On the tomato front, I have a row of smallish red tomatoes lined up on the windowsill, two pints of cherry tomatoes in the fridge, and two large Cherokee Purples ready for eating. I’m thinking I’ll just stew and freeze the red ones, despite their suitability for sandwiches, which will save me the trouble of figuring out an actual dish to make with them once cooked. Freezer space is now at a premium, however, which means that recipes involving chicken stock need to start appearing on the menu forthwith. Not to mention that the actual chicken needs to be thawed and stewed, although that will do nothing to address the chicken stock surplus. It’s not exactly soup season, but I have some ideas involving rice and vegetables that could use some up.

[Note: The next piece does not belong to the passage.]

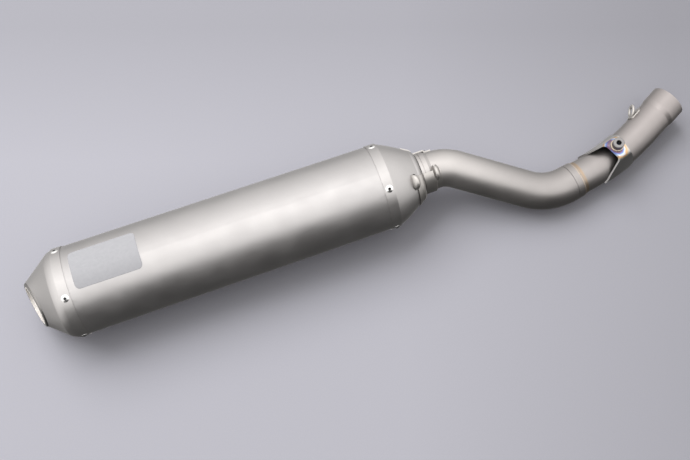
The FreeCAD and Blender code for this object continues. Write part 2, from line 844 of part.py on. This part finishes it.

We’re also getting a decent amount of lovely basil, but I’ve been too slow to use it and it’s quite wilted. It’s currently soaking in an ice water bath, which the internet assures me will revive it; I suspect that much of it has crossed the line from wilted to dried, so I’m unlikely to ‘revive’ enough for the pesto I was hoping to make. We did use the lovely lemon basil from the folks we know in Frederick for pesto last week, and I’m sure there will be more to come. I just hate to see it go to waste. Speaking of the folks we know in Frederick, they sent us home with some delicious selections from their garden. So far we’ve had dragon tongue beans and escarole, and are looking forward to the radicchio, which will be likely just sautéed as a side for salmon, and cabbage, which I’m going to make into Sweet and Sour Cabbage even though it’s white rather than red.

Not only is this making me hungry, it’s reminding me that there is a lot of chopping, dicing, stewing, sautéeing and baking to be done in the kitchen. Prepare for winter, indeed.